(Modeling code records)
▼▼▼
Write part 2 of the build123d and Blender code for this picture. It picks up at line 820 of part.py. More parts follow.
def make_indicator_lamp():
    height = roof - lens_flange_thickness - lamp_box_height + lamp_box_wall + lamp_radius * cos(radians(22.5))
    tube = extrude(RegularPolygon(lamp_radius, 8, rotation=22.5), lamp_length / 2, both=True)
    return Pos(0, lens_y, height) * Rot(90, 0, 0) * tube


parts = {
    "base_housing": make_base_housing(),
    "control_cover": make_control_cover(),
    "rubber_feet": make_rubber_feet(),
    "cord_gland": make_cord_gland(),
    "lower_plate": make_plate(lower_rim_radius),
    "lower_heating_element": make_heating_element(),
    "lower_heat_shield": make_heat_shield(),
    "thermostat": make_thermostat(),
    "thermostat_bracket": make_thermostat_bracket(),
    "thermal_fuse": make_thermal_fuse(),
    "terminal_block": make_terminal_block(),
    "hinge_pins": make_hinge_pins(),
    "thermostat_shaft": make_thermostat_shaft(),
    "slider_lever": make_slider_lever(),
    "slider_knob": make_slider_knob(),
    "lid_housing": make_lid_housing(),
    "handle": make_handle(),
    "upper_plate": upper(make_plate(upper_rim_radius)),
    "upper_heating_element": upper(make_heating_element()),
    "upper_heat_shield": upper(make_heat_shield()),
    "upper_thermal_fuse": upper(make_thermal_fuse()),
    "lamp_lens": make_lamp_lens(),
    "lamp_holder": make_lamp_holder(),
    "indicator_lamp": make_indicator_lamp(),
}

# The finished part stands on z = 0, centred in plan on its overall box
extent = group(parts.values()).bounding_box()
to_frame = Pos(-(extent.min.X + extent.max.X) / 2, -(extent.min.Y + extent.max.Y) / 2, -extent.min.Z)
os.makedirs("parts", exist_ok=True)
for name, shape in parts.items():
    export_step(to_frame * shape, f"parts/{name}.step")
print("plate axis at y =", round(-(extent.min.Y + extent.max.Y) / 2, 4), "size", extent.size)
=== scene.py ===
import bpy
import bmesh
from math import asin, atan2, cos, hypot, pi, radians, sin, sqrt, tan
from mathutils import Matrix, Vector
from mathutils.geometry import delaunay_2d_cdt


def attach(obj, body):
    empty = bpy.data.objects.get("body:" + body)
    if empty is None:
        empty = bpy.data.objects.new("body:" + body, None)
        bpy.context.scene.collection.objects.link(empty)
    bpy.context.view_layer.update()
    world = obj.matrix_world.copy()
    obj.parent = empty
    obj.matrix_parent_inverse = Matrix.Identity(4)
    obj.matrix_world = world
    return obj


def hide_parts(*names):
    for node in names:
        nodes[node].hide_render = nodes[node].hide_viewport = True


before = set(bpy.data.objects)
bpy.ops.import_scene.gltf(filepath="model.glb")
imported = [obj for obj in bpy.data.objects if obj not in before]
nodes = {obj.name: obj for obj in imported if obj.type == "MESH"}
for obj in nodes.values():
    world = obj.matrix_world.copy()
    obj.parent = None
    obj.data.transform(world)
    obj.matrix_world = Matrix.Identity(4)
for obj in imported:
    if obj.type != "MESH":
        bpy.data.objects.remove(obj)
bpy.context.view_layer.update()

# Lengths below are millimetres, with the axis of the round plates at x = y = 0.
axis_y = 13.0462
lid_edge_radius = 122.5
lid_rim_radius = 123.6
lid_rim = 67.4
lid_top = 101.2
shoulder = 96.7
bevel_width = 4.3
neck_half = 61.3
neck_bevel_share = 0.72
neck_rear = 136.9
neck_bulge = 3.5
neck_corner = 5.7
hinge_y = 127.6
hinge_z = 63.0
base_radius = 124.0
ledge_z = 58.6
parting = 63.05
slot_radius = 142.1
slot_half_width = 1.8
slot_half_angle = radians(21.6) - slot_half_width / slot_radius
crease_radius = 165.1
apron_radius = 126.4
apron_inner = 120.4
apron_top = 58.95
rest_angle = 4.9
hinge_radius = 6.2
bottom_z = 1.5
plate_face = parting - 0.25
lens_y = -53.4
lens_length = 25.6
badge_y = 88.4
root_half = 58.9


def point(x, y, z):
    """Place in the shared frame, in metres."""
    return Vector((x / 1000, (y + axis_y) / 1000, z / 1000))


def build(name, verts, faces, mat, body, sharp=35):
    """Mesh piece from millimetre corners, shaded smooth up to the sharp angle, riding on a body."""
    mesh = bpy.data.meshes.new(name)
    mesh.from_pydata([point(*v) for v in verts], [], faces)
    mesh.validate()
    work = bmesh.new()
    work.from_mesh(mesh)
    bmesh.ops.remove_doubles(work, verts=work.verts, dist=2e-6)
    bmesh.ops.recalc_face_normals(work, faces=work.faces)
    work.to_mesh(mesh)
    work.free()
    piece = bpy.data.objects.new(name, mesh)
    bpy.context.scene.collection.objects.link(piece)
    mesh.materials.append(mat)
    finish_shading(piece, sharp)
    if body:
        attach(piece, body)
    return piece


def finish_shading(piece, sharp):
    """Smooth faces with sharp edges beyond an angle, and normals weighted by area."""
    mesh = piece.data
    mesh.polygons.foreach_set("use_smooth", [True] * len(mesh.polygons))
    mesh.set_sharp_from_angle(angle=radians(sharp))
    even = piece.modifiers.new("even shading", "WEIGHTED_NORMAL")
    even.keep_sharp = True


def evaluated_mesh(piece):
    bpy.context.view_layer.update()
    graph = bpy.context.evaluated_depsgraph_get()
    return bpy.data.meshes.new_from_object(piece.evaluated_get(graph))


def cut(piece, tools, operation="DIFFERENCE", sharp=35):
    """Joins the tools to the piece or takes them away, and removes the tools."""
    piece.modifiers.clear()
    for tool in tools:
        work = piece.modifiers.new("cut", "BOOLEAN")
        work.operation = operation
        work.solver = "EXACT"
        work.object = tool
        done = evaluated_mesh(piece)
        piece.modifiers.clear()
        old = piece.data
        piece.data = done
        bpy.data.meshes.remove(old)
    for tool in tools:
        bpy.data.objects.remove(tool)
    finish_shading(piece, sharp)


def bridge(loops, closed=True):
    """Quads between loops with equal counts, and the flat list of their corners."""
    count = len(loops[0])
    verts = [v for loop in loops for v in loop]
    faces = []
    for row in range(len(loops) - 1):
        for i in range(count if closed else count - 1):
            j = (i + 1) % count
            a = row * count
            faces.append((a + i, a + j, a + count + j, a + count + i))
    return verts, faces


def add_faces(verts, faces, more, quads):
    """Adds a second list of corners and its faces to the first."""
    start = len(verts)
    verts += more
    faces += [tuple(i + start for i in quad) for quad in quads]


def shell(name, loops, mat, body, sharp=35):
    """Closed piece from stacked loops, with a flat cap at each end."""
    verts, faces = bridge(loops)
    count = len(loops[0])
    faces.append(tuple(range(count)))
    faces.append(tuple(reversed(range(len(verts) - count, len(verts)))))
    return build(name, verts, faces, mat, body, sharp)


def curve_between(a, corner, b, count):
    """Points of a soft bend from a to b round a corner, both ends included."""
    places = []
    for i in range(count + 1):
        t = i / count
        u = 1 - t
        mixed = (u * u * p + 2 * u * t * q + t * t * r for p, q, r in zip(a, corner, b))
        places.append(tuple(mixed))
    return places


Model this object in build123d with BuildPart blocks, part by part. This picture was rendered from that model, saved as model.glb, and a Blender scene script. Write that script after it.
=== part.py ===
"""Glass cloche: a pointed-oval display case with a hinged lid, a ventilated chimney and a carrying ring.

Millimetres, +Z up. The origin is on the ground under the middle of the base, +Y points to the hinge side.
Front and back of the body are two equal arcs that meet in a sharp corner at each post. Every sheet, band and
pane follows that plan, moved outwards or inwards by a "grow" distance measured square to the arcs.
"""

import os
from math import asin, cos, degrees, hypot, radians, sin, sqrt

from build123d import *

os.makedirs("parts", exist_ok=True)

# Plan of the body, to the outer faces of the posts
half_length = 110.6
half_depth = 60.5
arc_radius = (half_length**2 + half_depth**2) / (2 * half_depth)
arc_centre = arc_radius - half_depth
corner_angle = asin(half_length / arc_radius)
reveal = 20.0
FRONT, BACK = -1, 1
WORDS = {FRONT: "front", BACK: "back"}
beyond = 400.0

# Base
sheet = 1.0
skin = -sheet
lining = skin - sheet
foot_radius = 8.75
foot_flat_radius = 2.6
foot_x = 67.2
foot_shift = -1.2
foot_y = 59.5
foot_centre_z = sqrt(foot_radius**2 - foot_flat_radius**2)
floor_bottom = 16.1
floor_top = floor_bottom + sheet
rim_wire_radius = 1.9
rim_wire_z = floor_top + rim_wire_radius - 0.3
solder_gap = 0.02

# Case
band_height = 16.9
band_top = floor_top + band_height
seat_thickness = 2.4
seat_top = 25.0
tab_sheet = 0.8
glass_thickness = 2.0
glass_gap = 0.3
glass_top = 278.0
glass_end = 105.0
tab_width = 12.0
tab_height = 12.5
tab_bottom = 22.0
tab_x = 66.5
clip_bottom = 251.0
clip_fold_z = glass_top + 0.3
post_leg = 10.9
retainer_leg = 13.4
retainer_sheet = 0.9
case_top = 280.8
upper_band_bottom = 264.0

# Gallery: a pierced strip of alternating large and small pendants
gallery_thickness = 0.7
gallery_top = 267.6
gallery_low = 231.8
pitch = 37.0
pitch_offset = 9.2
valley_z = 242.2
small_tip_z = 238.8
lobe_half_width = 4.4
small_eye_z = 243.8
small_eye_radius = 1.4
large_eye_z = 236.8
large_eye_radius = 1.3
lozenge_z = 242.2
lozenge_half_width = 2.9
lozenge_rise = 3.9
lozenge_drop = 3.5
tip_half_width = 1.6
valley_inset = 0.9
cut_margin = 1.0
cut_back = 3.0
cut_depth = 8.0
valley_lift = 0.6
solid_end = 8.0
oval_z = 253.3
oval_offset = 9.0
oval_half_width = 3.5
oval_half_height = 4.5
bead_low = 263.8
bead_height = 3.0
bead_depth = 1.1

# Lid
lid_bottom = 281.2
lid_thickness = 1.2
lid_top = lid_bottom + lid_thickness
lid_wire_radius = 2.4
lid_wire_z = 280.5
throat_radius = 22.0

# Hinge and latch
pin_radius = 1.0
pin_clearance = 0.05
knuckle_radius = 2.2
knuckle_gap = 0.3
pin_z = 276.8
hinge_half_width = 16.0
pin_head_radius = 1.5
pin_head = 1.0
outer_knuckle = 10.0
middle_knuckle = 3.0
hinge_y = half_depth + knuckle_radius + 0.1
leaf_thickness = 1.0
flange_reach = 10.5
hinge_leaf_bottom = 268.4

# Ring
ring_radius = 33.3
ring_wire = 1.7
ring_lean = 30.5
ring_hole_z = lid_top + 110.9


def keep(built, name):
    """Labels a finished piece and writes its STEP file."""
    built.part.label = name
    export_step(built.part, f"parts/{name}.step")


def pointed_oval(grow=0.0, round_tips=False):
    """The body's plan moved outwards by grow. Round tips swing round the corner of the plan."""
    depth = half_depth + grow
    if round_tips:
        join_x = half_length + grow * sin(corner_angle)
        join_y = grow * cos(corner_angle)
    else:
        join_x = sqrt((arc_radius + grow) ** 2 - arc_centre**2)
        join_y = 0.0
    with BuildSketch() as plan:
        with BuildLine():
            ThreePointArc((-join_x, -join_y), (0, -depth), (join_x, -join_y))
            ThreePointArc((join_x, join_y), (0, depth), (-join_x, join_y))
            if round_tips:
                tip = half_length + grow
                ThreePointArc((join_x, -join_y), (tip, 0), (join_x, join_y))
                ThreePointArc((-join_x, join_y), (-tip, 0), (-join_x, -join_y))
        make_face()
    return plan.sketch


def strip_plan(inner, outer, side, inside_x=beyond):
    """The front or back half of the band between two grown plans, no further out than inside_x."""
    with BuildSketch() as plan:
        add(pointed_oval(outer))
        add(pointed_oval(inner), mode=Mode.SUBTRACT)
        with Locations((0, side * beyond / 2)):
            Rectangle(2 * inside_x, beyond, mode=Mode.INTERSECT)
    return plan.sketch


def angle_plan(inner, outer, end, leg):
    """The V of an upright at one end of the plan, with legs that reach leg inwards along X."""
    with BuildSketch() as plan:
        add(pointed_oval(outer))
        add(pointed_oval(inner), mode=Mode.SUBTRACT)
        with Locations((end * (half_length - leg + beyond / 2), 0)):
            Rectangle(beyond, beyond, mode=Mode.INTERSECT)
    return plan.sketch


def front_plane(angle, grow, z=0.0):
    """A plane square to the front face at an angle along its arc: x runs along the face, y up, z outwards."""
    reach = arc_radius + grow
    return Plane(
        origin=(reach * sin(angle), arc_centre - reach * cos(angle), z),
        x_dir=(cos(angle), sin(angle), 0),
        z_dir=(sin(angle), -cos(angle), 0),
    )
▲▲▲
» What is being asked
Each line from the top of the material above through the line with "return Pos(0, lens_y, height)" must be echoed exactly, and no other line.

» Solution for this task
Write part 2 of the build123d and Blender code for this picture. It picks up at line 820 of part.py. More parts follow.
def make_indicator_lamp():
    height = roof - lens_flange_thickness - lamp_box_height + lamp_box_wall + lamp_radius * cos(radians(22.5))
    tube = extrude(RegularPolygon(lamp_radius, 8, rotation=22.5), lamp_length / 2, both=True)
    return Pos(0, lens_y, height) * Rot(90, 0, 0) * tube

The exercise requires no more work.